Academics who thought about such issues were certainly an odd lot and they bequeathed their oddness to the succeeding generation that included our man George Glasgow who took from them the notion that human knowledge is limited by the structure of language.  This, in turn, led him to think that what is called “truth” is an artificial construct, a sort of moralistic overlay on what we think our senses are perceiving.  But still we see the shadows on the walls of Plato’s cave.  Or, as Saint Paul had it, we see only through a glass darky.  We – or at least some of us – search for truth but, like Tantalus we will never be able to eat the fruit at our fingertips or drink the water at our feet.

General Semantics implied that language which is our most important invention also acts to amplify the limitations of our senses.  Which of course is true enough but is hardly the most important part of the story. Language, like mathematics (and music for that matter) allows us to focus our thoughts.  It needs no defense and requires no scholarly analysis.  The relationship between a word and its referent or a sentence and its meaning is imperfect but adequate for bringing us as far as we have come.

Like all academic conceits, General Semantics began to wane after a decade or so but, in the aftermath of World War II, it helped give rise to deconstructionism and other fanciful academic fetishes even if Jacques Derrida had never heard of Count Korzybski.  The notion that every text contradicts itself and that it is therefore impossible to know what any author means is a virtual corollary of the proposition that most uses of the verb to be are misleading.

Anyone who spends a lot of time worrying about such things is likely to wind up an incurable killjoy. Dr.

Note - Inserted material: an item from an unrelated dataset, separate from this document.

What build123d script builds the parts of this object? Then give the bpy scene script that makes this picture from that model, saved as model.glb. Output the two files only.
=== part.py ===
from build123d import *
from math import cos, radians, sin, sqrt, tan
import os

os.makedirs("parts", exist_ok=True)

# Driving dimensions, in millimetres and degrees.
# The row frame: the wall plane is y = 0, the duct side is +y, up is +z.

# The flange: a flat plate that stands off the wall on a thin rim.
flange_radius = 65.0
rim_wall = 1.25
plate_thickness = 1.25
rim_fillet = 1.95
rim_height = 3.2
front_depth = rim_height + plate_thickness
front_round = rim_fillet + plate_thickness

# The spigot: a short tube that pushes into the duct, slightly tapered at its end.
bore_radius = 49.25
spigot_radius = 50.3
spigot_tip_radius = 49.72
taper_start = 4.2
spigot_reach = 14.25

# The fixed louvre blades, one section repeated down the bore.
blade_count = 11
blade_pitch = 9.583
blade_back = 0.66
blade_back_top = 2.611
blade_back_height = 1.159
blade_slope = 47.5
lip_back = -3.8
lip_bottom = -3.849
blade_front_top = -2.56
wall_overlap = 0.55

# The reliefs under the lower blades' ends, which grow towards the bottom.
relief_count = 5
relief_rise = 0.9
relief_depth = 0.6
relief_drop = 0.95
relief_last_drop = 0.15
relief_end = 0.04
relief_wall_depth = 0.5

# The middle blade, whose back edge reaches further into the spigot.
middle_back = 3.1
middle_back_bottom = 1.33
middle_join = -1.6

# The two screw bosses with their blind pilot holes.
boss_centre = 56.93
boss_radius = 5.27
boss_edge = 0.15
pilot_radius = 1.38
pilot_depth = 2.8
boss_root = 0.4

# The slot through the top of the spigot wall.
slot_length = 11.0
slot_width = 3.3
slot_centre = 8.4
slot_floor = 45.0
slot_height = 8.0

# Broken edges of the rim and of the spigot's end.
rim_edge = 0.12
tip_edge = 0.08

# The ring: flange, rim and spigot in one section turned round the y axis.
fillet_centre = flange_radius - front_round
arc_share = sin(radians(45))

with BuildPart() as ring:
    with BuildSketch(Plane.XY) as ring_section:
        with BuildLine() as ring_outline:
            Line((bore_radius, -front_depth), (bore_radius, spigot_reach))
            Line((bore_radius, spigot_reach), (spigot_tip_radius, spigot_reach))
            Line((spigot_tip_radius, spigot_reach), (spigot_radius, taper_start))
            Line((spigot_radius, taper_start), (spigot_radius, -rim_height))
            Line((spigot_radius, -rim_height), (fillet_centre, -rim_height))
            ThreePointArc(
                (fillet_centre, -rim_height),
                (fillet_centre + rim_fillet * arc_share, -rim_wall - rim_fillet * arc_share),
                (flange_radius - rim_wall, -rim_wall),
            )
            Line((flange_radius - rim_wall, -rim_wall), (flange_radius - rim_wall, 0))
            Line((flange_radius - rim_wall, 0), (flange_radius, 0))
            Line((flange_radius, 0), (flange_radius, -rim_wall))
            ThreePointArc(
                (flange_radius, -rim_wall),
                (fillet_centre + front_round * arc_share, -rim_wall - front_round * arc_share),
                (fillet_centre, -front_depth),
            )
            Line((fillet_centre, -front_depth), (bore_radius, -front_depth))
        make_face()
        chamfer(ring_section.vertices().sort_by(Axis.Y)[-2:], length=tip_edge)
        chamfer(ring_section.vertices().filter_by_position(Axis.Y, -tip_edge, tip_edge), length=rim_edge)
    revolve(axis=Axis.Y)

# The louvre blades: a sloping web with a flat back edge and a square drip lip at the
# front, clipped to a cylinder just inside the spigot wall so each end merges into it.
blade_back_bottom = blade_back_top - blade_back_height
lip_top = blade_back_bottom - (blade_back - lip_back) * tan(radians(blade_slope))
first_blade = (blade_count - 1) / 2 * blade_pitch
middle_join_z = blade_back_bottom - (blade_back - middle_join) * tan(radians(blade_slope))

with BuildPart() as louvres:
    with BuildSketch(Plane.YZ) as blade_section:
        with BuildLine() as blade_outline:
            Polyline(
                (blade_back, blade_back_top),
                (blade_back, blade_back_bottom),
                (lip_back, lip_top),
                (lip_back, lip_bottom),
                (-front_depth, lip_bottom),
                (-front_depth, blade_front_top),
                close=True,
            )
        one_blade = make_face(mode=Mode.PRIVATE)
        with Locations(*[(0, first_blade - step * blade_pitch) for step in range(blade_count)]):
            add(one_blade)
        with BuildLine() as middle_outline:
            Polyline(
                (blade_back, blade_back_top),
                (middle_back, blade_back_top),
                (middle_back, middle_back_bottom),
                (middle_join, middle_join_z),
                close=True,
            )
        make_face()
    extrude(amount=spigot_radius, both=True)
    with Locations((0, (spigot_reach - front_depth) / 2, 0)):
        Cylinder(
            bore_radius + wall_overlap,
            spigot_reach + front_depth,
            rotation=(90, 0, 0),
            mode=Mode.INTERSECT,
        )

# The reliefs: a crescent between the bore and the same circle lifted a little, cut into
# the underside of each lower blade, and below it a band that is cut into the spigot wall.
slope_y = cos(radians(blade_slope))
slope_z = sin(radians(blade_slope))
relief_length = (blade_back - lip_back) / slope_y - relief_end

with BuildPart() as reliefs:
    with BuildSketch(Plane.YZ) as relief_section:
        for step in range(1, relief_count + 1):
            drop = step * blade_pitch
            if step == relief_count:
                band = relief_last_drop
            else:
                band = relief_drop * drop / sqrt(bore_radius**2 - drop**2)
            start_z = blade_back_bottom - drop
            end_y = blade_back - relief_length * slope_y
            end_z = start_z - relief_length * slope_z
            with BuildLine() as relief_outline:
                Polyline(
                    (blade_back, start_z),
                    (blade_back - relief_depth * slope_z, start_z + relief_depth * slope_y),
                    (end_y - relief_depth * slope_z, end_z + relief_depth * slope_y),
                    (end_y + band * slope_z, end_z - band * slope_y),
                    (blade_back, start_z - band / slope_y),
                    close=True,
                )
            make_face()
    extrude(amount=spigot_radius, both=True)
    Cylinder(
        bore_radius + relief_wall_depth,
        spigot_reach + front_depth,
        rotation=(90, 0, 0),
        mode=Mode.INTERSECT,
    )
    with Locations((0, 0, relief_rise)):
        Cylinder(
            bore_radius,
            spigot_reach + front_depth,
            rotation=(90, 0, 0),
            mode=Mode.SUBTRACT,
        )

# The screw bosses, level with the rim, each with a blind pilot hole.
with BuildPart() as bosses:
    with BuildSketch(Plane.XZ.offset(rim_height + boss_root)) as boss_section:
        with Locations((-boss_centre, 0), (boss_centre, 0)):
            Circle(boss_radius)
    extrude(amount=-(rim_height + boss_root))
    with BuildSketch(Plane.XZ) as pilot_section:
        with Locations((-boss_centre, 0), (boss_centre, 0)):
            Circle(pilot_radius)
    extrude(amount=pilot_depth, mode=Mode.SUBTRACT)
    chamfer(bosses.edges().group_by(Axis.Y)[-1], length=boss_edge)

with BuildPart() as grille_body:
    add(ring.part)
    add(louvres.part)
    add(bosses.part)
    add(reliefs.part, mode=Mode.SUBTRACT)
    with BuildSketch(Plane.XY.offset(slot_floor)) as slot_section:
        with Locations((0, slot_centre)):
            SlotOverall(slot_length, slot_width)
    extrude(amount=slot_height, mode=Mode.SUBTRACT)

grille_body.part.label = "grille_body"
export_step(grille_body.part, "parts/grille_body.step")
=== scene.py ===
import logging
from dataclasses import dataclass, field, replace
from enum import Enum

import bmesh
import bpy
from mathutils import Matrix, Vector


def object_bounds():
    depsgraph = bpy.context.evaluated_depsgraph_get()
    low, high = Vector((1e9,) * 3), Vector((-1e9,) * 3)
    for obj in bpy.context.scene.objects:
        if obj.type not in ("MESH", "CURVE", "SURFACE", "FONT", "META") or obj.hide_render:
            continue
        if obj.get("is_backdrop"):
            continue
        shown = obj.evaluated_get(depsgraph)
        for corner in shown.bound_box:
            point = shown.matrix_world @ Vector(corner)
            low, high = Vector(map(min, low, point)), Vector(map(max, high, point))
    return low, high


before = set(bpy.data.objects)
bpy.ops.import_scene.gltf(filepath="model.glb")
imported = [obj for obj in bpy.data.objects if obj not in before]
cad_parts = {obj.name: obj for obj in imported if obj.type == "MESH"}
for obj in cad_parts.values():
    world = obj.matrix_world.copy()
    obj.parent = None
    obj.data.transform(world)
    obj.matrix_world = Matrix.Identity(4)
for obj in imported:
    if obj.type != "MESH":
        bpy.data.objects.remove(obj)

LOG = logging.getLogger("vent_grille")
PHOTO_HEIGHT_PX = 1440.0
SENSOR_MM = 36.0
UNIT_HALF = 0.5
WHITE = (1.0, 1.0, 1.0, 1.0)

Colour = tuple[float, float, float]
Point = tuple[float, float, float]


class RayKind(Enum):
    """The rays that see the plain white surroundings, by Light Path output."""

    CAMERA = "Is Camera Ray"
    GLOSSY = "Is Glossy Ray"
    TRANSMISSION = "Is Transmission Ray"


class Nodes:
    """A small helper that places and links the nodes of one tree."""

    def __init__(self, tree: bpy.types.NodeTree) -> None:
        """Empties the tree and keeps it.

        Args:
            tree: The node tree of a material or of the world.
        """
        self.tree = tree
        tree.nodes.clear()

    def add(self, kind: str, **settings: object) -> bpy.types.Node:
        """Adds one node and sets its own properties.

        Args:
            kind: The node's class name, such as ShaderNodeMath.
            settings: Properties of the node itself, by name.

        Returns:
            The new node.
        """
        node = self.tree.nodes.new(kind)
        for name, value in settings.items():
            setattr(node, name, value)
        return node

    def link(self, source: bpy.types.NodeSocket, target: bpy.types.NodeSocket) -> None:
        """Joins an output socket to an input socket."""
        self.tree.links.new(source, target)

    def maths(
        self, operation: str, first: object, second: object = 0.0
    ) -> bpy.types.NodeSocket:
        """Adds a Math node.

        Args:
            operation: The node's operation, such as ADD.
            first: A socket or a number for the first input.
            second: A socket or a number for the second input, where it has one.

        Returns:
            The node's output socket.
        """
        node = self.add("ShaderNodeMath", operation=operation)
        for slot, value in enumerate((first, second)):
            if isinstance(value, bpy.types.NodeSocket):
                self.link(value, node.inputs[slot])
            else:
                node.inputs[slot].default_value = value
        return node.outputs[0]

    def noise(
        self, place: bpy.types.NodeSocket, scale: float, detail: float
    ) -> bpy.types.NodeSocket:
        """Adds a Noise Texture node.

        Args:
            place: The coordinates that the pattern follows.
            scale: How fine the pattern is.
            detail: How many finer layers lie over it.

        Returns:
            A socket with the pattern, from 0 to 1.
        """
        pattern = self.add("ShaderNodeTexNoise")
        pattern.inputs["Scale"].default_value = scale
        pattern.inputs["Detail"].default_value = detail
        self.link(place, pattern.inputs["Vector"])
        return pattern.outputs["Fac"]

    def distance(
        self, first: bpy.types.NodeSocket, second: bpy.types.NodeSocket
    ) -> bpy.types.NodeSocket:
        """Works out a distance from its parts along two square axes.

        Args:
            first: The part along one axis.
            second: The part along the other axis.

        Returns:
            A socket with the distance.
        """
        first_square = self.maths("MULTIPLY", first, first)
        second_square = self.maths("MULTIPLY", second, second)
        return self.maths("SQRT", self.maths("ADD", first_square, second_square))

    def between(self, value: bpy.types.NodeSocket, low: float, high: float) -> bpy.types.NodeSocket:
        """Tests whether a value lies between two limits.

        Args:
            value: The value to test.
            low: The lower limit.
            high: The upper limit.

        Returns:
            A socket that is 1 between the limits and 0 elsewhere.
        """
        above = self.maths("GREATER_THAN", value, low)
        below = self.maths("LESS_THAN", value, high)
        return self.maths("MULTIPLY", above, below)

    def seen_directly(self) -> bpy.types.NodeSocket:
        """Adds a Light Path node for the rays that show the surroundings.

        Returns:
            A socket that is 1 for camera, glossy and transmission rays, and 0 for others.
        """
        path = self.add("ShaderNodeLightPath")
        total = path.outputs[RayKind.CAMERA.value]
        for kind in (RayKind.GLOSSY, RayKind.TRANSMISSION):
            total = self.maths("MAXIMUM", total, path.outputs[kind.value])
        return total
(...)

Glasgow, however, didn’t seem to worry about anything except his ulcer.  The world amused him but never surprised him.  To him, academic fashions were playthings, pastimes to keep intelligent people occupied and out of trouble.  Otherwise, the value of an idea is measured only by its usefulness.  It is called Pragmatism and, in the half century since Dr. No passed to the multi-colored lands of the west, it is sorely missed.